Scientific classification
- Kingdom: Plantae
- Clade: Tracheophytes
- Clade: Angiosperms
- Clade: Eudicots
- Clade: Asterids
- Order: Asterales
- Family: Goodeniaceae
- Genus: Goodenia
- Species: G. parvisepta
- Binomial name: Goodenia parvisepta (Carolin) K.A.Sheph.
- Synonyms: Velleia parvisepta Carolin

= Goodenia parvisepta =

- Genus: Goodenia
- Species: parvisepta
- Authority: (Carolin) K.A.Sheph.
- Synonyms: Velleia parvisepta Carolin

Species of plant

Goodenia parvisepta is a species of flowering plant in the family Goodeniaceae and is endemic to a small area of New South Wales.

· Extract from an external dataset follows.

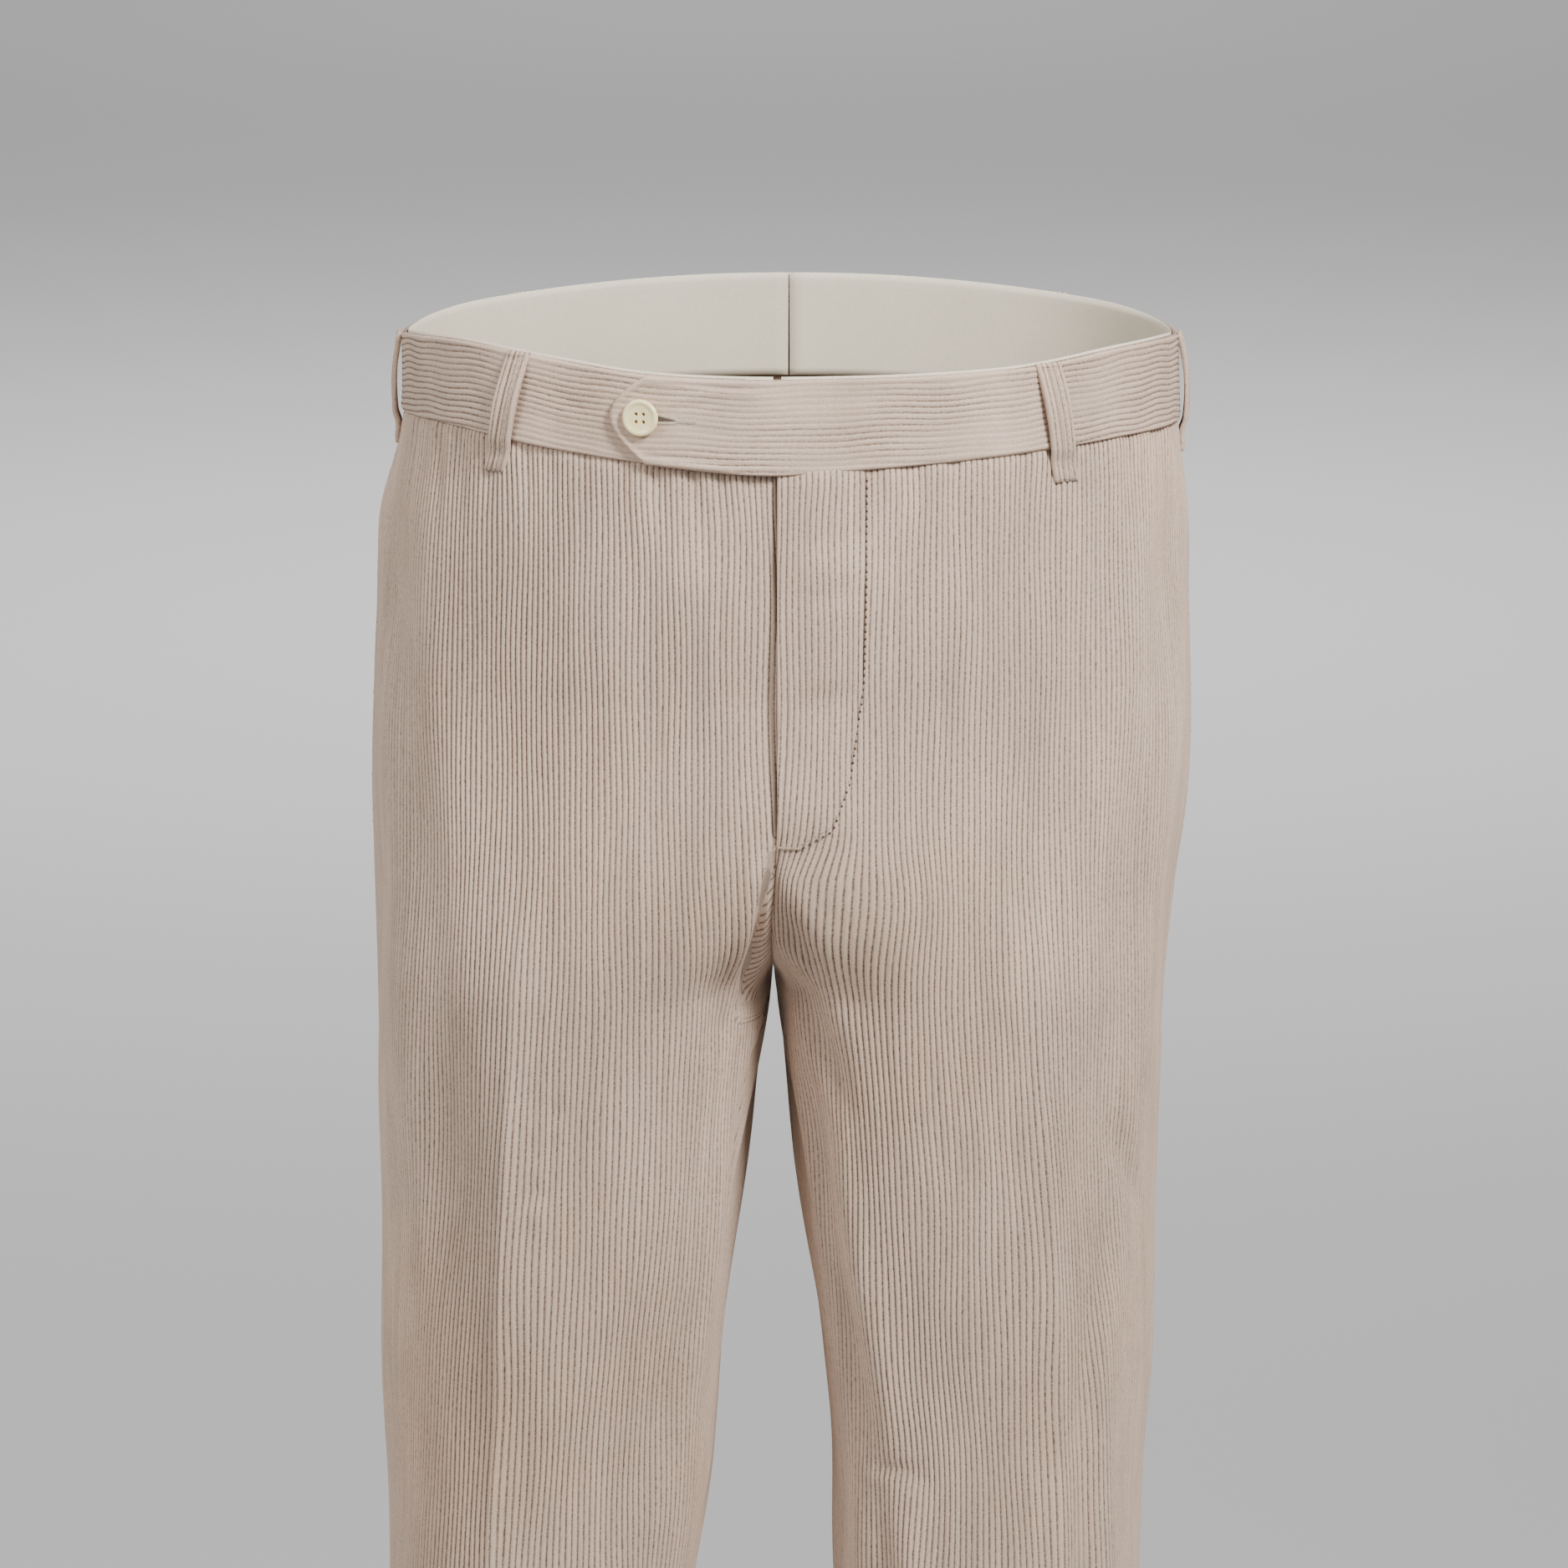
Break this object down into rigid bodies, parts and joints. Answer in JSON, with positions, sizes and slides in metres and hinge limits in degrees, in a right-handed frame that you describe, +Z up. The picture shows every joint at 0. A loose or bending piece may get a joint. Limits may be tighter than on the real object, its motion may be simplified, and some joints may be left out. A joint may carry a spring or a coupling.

It is a glabrous perennial herb with erect flowering stems, lance-shaped leaves with toothed or lobed edges, and yellow flowers.

==Description==
Goodenia parvisepta is a glabrous, perennial herb with erect or ascending flowering stems up to 40 cm long. Its leaves are lance-shaped with the narrower end towards the base, 80–150 mm long and 8–20 mm wide with toothed or lobed edges. The flowers are borne on the flowering stem with bracteoles up to 10 mm long and free from each other. The lower sepal is elliptic, 7–8 mm long, and the petals are yellow, 8–12 mm long and hairy only on the outside, with wings about 1 mm wide, almost to the base of the lower sepal. Flowering mainly occurs from September to January and the fruit is a more or less spherical capsule containing seeds about 2 mm in diameter.

==Taxonomy==
This species was first formally described in 1967 by Roger Charles Carolin who gave it the name Velleia parvisepta in the Proceedings of the Linnean Society of New South Wales. In 2020, Kelly Anne Shepherd and others transferred it to the genus Goodenia as G. parvisepta in Australian Systematic Botany.

==Distribution and habitat==
Goodenia parvisepta grows in damp situations in the Goonoo State Forest in New South Wales.